To Find Waldo You Need Contextual Cues: Debiasing Who’s Waldo

We present a debiased dataset for the Person-centric Visual Grounding (PCVG) task first proposed by Cui et al. (2021) in the Who’s Waldo dataset. Given an image and a caption, PCVG requires pairing up a person’s name mentioned in a caption with a bounding box that points to the person in the image. We find that the original Who’s Waldo dataset compiled for this task contains a large number of biased samples that are solvable simply by heuristic methods; for instance, in many cases the first name in the sentence corresponds to the largest bounding box, or the sequence of names in the sentence corresponds to an exact left-to-right order in the image. Naturally, models trained on these biased data lead to over-estimation of performance on the benchmark. To enforce models being correct for the correct reasons, we design automated tools to filter and debias the original dataset by ruling out all examples of insufficient context, such as those with no verb or with a long chain of conjunct names in their captions.
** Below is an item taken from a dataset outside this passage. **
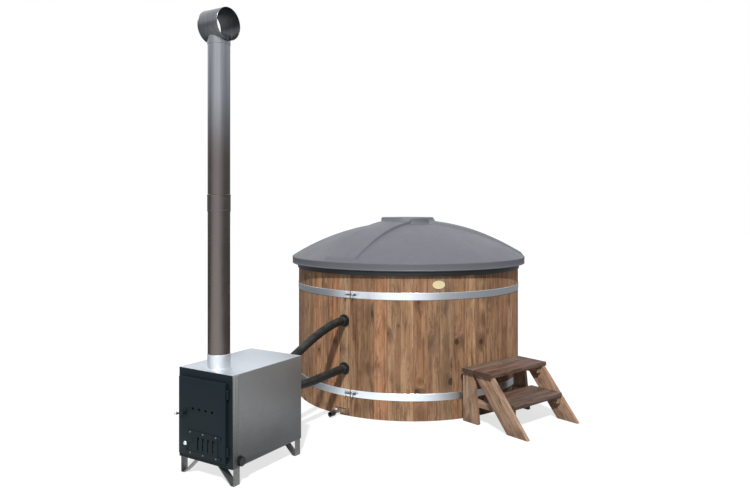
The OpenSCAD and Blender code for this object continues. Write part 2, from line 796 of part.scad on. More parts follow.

Our experiments show that our new sub-sampled dataset contains less bias with much lowered heuristic performances and widened gaps between heuristic and supervised methods. We also demonstrate the same benchmark model trained on our debiased training set outperforms that trained on the original biased (and larger) training set on our debiased test set. We argue our debiased dataset offers the PCVG task a more practical baseline for reliable benchmarking and future improvements.